Address: Eggenberger Allee 90, 8011 Graz
11. The Natural History Museum
Exhibit at the Natural History Museum in Graz | Universalmuseum Joanneum / photo modified
Endowed by Archduke Johann in 1811, the Natural History Museum – also a part of the larger Universalmuseum Joanneum group of city-owned cultural institutions – is one of the most important museums in Graz. Spread over several floors, its large collections include many artifacts, specimens, and displays relating to geology, zoology, and botany.

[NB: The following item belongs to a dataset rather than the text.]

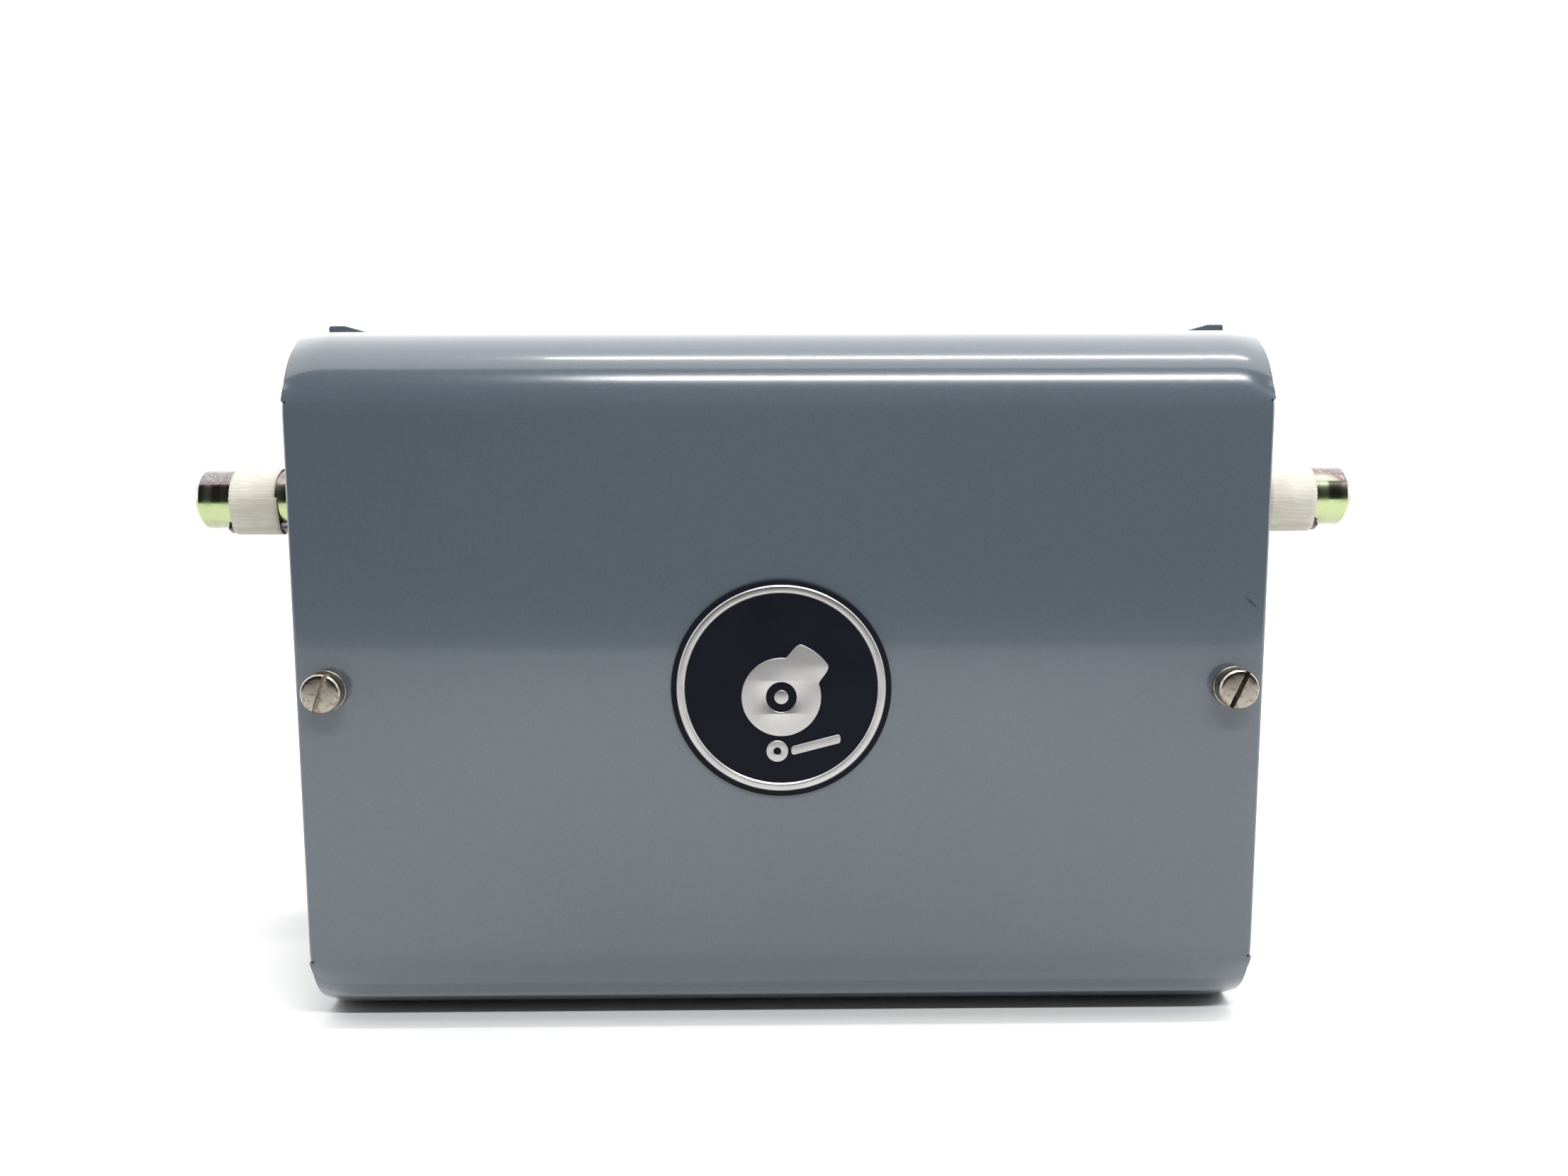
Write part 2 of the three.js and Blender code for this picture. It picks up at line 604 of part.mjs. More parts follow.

You’ll also learn about the history of the region since the time of the earth’s formation thanks to its fascinating displays of fossils and exhibits on Ice Age creatures and ancient volcanoes.
Address: Joanneumsviertel, 8010 Graz
12. The Municipal Park and Botanical Gardens
Graz Stadtpark, at the eastern end of the Opernring with its modern Opera House, was laid out in 1869 on the site of the city’s old fortifications. A highlight of this large municipal park is the Emperor Francis Joseph Fountain surrounded by numerous figures and monuments, including many famous Austrian writers, scientists, and politicians.
The city’s other important park is its botanical gardens, tucked away in the city’s poshest residential area. Noted for its ultra-modern greenhouse with exotic flora from around the world, the garden’s displays are broken down into four main climatic zones: tropical, Mediterranean, temperate, and alpine. Each of these are accessible over a series of fun wooden gangways and bridges.